§ DATA EXTRACT:
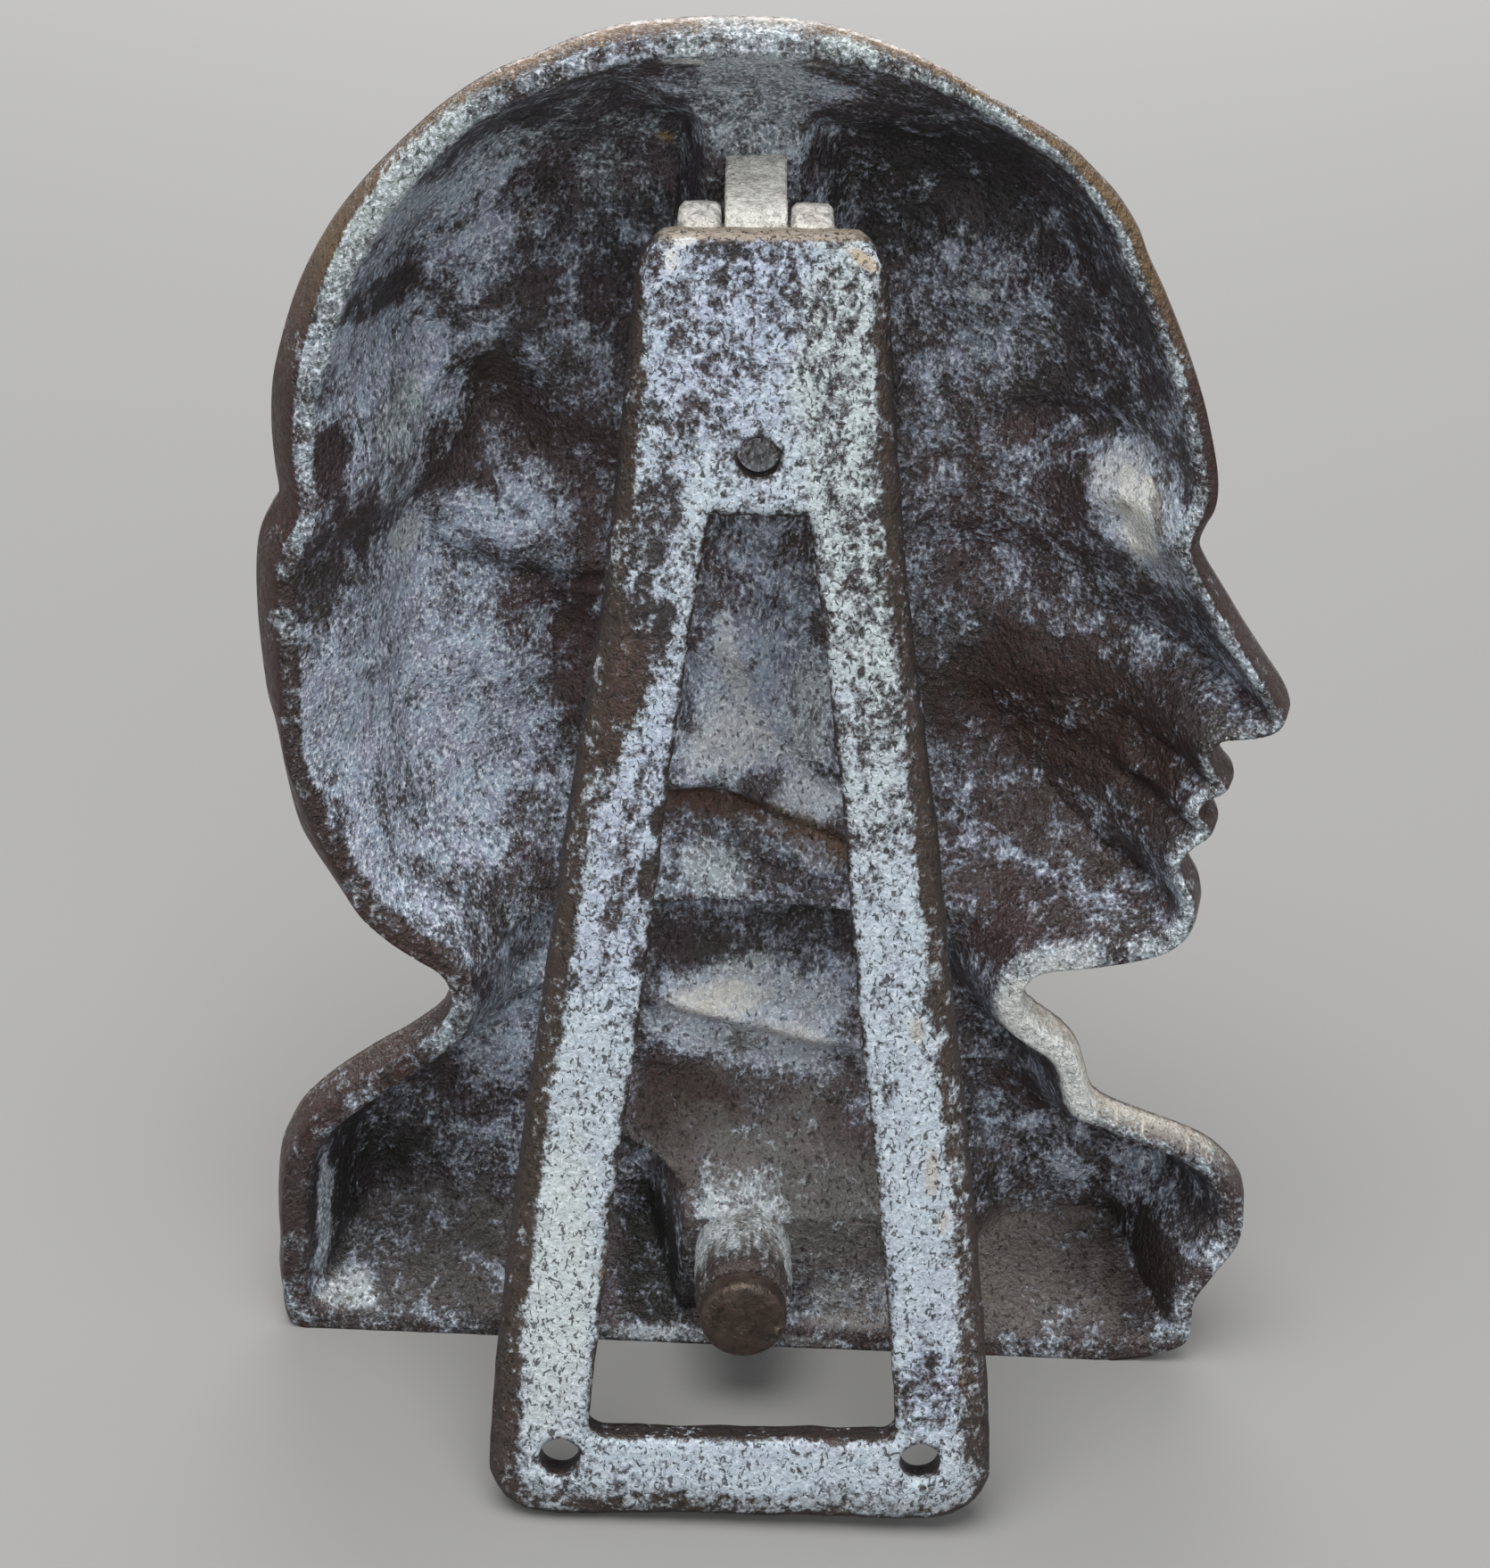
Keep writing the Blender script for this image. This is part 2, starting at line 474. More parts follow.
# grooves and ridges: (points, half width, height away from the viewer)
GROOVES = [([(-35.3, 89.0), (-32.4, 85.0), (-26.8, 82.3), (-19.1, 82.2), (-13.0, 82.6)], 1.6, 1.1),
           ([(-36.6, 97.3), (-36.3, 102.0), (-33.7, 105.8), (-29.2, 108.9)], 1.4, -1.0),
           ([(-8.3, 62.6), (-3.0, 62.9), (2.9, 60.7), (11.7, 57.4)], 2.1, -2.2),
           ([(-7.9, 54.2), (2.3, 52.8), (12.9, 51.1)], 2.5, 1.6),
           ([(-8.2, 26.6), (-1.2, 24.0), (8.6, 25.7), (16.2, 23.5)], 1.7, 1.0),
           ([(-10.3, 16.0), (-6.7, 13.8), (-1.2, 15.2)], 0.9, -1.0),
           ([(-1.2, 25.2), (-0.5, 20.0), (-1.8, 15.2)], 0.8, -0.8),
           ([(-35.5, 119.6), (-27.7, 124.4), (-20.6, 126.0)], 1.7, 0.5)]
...
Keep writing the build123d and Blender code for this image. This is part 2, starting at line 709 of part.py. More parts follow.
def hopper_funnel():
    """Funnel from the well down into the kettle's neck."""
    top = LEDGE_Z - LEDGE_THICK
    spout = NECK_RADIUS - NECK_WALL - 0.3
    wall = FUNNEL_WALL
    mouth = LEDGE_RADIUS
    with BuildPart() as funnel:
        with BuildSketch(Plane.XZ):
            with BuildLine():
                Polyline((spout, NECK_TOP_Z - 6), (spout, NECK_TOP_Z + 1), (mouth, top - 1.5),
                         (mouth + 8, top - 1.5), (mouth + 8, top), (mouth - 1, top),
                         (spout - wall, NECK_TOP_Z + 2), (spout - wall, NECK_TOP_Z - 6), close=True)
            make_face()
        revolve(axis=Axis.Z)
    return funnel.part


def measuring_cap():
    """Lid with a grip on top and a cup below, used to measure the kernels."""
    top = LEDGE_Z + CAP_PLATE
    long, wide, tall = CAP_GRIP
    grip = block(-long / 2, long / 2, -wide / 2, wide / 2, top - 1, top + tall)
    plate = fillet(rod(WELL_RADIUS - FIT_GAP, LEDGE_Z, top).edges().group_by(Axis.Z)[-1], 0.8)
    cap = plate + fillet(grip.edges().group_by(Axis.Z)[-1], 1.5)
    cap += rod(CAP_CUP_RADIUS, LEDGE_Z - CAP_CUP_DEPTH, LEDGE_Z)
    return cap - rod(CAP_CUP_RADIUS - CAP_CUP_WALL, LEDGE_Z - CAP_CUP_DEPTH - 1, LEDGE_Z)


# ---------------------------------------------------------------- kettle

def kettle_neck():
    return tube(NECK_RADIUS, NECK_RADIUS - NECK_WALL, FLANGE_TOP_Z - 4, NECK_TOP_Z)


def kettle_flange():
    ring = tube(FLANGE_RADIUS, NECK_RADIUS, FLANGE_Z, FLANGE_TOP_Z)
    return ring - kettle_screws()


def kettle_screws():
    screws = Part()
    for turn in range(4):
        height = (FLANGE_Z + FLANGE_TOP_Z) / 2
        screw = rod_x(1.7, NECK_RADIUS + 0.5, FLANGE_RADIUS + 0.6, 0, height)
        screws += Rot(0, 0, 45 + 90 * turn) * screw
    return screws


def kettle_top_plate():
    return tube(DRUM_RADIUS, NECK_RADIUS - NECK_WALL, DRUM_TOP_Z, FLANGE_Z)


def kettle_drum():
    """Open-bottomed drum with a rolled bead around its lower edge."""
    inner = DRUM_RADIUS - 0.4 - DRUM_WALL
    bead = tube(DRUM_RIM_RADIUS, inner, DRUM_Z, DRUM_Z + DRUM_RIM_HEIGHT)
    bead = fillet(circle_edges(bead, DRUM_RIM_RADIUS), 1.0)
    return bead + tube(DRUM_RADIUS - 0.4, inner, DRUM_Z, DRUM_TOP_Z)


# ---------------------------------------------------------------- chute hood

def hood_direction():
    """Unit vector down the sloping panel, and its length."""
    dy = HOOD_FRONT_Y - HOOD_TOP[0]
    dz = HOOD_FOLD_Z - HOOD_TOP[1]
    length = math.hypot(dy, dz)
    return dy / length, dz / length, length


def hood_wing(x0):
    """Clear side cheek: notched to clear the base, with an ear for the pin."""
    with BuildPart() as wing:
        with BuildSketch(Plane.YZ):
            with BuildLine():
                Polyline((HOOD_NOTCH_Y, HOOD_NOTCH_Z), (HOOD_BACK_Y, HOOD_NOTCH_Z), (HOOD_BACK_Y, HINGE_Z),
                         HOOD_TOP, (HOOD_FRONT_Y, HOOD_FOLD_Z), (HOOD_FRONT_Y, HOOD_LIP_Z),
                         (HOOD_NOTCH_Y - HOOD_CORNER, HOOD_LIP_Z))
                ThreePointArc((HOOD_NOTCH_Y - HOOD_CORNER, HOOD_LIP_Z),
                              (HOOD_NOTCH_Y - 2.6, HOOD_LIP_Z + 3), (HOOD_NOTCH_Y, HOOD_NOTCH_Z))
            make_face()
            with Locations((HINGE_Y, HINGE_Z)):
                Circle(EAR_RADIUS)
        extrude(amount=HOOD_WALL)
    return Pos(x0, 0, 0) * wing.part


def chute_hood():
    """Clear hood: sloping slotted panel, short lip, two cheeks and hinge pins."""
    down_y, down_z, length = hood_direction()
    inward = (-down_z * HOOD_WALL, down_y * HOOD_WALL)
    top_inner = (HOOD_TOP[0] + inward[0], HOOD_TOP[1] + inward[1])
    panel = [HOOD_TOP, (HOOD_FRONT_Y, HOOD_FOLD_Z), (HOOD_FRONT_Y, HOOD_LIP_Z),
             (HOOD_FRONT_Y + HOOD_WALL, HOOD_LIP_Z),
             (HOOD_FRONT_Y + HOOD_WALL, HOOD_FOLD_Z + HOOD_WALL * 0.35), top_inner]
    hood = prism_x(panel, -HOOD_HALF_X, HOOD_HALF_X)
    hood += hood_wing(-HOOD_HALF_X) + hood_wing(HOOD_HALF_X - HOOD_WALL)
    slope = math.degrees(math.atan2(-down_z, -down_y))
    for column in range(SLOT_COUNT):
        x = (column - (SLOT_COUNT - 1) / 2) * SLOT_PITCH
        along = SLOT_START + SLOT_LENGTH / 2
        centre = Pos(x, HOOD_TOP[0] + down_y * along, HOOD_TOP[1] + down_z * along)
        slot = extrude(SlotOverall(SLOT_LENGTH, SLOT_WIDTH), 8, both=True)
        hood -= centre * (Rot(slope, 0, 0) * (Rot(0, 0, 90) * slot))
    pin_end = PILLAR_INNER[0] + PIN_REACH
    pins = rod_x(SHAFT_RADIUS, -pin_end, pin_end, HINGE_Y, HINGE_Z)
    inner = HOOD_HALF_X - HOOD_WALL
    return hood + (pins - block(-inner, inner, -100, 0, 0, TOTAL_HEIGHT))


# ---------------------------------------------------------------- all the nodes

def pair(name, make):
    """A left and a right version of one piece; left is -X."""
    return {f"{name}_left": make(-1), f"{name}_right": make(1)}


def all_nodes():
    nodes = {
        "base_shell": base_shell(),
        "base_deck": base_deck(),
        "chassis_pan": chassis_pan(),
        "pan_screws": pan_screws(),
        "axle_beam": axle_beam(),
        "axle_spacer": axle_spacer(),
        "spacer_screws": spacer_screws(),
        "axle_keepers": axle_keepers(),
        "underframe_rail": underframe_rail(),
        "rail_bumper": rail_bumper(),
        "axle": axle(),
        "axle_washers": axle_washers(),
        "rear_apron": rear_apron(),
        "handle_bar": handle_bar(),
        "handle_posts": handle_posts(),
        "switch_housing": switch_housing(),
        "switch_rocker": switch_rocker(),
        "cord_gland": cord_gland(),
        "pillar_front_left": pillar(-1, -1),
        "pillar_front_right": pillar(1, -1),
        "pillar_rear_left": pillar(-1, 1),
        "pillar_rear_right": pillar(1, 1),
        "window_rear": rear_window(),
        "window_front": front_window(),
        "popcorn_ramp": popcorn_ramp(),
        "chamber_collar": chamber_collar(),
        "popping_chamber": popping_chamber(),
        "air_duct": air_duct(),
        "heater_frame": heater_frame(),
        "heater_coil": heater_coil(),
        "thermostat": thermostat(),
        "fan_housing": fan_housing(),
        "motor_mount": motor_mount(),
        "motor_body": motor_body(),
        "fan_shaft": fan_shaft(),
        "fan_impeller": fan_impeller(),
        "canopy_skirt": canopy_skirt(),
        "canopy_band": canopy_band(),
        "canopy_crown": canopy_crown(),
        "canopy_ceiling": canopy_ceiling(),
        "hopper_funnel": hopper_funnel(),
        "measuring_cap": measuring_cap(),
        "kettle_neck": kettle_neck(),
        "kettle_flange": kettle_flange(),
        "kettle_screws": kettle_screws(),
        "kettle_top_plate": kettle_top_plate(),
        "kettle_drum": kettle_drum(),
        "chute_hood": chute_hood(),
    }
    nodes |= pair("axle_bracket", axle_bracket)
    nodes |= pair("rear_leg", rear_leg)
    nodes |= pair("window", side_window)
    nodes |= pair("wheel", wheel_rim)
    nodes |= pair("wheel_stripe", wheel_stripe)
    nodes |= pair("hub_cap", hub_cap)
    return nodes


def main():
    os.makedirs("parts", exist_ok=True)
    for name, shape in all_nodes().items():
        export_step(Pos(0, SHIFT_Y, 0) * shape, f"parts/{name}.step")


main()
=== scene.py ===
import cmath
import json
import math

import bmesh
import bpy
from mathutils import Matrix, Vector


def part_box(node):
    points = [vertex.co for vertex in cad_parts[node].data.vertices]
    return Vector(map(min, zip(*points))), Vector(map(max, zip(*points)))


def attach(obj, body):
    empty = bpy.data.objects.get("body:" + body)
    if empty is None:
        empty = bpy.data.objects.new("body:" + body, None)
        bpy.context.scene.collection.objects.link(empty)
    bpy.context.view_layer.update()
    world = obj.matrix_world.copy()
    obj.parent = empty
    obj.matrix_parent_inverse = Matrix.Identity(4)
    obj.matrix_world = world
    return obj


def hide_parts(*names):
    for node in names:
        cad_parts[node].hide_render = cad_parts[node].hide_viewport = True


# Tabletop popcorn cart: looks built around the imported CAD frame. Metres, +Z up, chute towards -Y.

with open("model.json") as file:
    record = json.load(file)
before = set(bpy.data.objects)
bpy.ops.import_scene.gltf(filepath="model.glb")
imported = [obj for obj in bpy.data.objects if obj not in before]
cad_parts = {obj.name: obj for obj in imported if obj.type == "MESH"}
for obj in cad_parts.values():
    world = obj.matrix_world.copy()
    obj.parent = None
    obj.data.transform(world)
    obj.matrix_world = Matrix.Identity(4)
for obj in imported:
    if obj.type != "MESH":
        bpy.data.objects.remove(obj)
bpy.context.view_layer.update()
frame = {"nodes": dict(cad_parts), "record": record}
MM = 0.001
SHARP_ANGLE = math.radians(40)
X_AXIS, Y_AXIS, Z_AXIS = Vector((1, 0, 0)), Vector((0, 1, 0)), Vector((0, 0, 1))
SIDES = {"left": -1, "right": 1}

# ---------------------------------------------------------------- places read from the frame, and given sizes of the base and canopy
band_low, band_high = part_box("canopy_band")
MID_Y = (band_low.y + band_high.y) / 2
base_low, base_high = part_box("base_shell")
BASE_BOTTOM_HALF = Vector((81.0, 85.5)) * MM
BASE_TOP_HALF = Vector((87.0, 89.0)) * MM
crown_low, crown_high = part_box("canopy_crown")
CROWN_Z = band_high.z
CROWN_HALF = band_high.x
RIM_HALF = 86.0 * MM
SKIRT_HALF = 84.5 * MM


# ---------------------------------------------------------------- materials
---
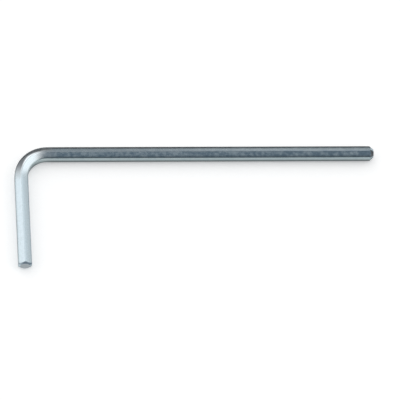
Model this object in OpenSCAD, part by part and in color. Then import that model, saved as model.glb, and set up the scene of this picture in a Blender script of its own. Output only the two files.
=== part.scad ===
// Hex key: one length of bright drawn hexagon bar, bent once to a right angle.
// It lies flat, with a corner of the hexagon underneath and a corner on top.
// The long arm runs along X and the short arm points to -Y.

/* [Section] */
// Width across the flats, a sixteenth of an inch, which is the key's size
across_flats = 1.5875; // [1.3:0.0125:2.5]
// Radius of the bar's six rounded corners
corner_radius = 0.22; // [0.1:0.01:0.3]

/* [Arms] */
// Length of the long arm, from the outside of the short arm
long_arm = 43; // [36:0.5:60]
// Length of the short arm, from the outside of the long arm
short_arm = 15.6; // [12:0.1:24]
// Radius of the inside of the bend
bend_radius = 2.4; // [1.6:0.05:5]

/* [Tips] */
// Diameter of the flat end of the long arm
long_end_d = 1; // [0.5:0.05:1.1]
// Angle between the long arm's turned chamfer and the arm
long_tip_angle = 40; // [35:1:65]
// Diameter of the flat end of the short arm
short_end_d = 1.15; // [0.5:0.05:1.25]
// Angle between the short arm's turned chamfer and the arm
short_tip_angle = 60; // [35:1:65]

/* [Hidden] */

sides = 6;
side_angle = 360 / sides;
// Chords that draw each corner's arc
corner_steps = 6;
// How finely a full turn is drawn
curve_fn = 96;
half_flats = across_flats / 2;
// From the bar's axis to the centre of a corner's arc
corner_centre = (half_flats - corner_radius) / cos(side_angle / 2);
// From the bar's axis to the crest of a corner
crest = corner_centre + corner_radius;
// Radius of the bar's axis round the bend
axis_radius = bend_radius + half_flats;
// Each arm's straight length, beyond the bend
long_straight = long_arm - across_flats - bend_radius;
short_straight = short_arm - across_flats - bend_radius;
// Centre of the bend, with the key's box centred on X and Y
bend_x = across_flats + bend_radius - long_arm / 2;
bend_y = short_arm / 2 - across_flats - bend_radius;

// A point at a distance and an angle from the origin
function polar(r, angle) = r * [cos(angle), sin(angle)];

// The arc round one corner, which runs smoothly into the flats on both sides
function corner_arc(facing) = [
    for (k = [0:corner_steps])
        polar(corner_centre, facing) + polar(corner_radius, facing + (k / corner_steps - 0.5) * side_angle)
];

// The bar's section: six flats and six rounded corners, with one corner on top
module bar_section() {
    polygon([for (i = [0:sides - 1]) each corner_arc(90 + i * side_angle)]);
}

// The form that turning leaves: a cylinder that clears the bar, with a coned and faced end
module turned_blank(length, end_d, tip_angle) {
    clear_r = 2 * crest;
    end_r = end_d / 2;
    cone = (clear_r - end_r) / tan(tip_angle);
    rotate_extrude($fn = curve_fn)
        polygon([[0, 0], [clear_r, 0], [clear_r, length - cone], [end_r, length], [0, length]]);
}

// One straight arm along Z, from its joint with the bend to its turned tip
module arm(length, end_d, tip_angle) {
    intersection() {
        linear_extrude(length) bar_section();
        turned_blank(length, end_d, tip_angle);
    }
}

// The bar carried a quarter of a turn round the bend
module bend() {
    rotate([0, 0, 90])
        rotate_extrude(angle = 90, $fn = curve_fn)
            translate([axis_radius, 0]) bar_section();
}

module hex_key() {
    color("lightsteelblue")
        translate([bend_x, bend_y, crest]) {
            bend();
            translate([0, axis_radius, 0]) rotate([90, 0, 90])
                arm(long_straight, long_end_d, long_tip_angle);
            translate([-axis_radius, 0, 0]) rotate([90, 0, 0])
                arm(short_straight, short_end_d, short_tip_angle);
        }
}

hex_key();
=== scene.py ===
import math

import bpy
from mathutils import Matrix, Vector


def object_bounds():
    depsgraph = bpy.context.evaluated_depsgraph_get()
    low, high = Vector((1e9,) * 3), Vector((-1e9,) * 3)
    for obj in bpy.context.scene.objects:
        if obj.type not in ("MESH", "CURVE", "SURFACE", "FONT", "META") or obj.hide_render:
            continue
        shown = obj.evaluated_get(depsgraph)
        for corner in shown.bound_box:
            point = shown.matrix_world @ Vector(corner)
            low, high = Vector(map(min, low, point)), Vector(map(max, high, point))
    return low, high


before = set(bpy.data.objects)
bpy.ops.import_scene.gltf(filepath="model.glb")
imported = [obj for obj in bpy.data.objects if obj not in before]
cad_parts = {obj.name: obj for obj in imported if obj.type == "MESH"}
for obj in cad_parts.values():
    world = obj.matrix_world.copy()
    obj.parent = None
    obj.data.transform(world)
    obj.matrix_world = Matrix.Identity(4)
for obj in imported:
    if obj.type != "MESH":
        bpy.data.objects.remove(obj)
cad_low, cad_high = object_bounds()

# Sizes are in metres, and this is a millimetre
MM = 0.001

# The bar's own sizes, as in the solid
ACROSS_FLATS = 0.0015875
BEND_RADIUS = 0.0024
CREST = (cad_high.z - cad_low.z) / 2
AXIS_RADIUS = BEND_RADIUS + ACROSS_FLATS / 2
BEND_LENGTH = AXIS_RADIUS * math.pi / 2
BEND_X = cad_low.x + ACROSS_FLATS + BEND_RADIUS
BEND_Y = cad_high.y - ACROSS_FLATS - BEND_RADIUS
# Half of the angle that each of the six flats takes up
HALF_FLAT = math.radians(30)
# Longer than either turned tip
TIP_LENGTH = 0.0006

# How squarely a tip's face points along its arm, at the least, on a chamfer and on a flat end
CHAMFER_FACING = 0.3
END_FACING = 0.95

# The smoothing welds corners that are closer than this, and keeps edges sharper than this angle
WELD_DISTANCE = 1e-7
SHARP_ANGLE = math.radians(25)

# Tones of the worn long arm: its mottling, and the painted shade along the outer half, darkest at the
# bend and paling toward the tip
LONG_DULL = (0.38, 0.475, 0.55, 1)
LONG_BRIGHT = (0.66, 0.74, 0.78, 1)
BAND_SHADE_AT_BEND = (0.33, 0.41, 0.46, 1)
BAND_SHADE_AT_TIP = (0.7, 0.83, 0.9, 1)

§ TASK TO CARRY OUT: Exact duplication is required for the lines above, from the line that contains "Keep writing the Blender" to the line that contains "([(-35.5, 119.6), (-27.7, 124.4), (-20.6, 126.0)], 1.7, 0.5)]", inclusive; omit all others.

§ ANSWER:
Keep writing the Blender script for this image. This is part 2, starting at line 474. More parts follow.
# grooves and ridges: (points, half width, height away from the viewer)
GROOVES = [([(-35.3, 89.0), (-32.4, 85.0), (-26.8, 82.3), (-19.1, 82.2), (-13.0, 82.6)], 1.6, 1.1),
           ([(-36.6, 97.3), (-36.3, 102.0), (-33.7, 105.8), (-29.2, 108.9)], 1.4, -1.0),
           ([(-8.3, 62.6), (-3.0, 62.9), (2.9, 60.7), (11.7, 57.4)], 2.1, -2.2),
           ([(-7.9, 54.2), (2.3, 52.8), (12.9, 51.1)], 2.5, 1.6),
           ([(-8.2, 26.6), (-1.2, 24.0), (8.6, 25.7), (16.2, 23.5)], 1.7, 1.0),
           ([(-10.3, 16.0), (-6.7, 13.8), (-1.2, 15.2)], 0.9, -1.0),
           ([(-1.2, 25.2), (-0.5, 20.0), (-1.8, 15.2)], 0.8, -0.8),
           ([(-35.5, 119.6), (-27.7, 124.4), (-20.6, 126.0)], 1.7, 0.5)]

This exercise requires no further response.